Last time, we identified a decline in revenue and overdependence on one category. Today, we'll investigate what might be hurting revenue (like cancellations), and then look at where and to whom Amazon could sell more — ending with a focused growth strategy.

In [1]:
import pandas as pd
df = pd.read_csv('../resources/tabular/Amazon-cleaned.csv')

## Cancellations & Returns

Not all orders are good news. In e-commerce, cancellations and returns create serious operational and financial issues:
* Lost revenue: These orders don’t convert into sales.
* Shipping and handling costs: Often non-refundable.
* Reverse logistics: Costly and time-consuming.
* Chargebacks: Especially if customers dispute transactions.
* Fraud & abuse: Repeated returns or B2C-to-B2B loopholes.
* Money laundering flags: In some cases, abnormal return behavior is a red flag.

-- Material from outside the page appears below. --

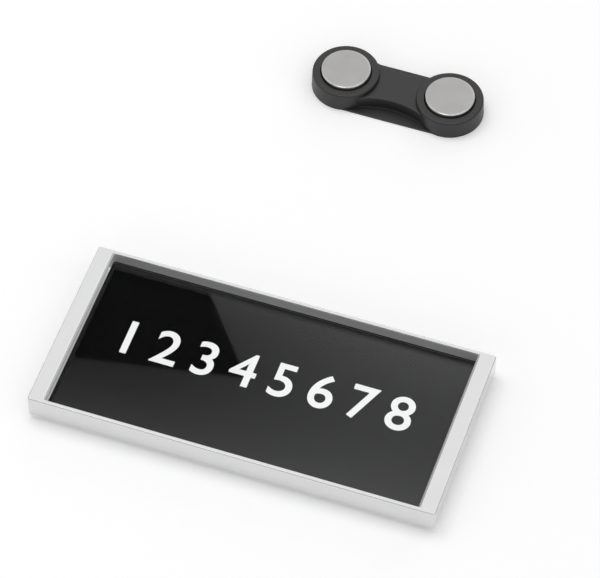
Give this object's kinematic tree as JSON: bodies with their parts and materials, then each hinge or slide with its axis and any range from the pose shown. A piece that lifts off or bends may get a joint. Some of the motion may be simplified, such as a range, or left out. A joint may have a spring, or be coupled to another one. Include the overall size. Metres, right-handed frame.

Long story short: cancellations and returns hurt revenue.

Let’s measure the size of the problem:

* How many orders were cancelled?
* How many were returned?
* What percentage of total orders does this represent?

So far, you’ve used `.groupby()` for totals and averages. Now let’s introduce `.value_counts()` which is a quick way to count categories in one column, like a faster `.groupby('status').shape`.

In [2]:
# Step 1: Count all status values
# ---> same as: df.groupby('status').size().sort_values(ascending=False)
df['status'].value_counts() 

status
Shipped                          77593
Shipped - Delivered to Buyer     28761
Cancelled                        10766
Shipped - Returned to Seller      1950
Shipped - Picked Up                973
Pending                            656
Pending - Waiting for Pick Up      281
Shipped - Returning to Seller      145
Shipped - Out for Delivery          35
Shipped - Rejected by Buyer         11
Shipped - Lost in Transit            5
Shipped - Damaged                    1
Name: count, dtype: int64

In [3]:
# Step 2: Filter for problematic orders (cancelled or returned)
cancelled = df[df['status'].str.contains('Cancelled', case=False)]
returned  = df[df['status'].str.contains('Returned', case=False)]

In [4]:
# Step 3: Calculate totals and percentages
total_orders    = df.shape[0]
cancelled_pct   = cancelled.shape[0] / total_orders * 100
returned_pct    = returned.shape[0] / total_orders * 100
problematic_pct = (cancelled.shape[0]  + returned.shape[0]) / total_orders * 100

print(f"Cancelled Orders: {len(cancelled)} ({cancelled_pct:.2f}%)")
print(f"Returned Orders: {len(returned)} ({returned_pct:.2f}%)")
print(f"Total Problematic Orders: {problematic_pct:.2f}%")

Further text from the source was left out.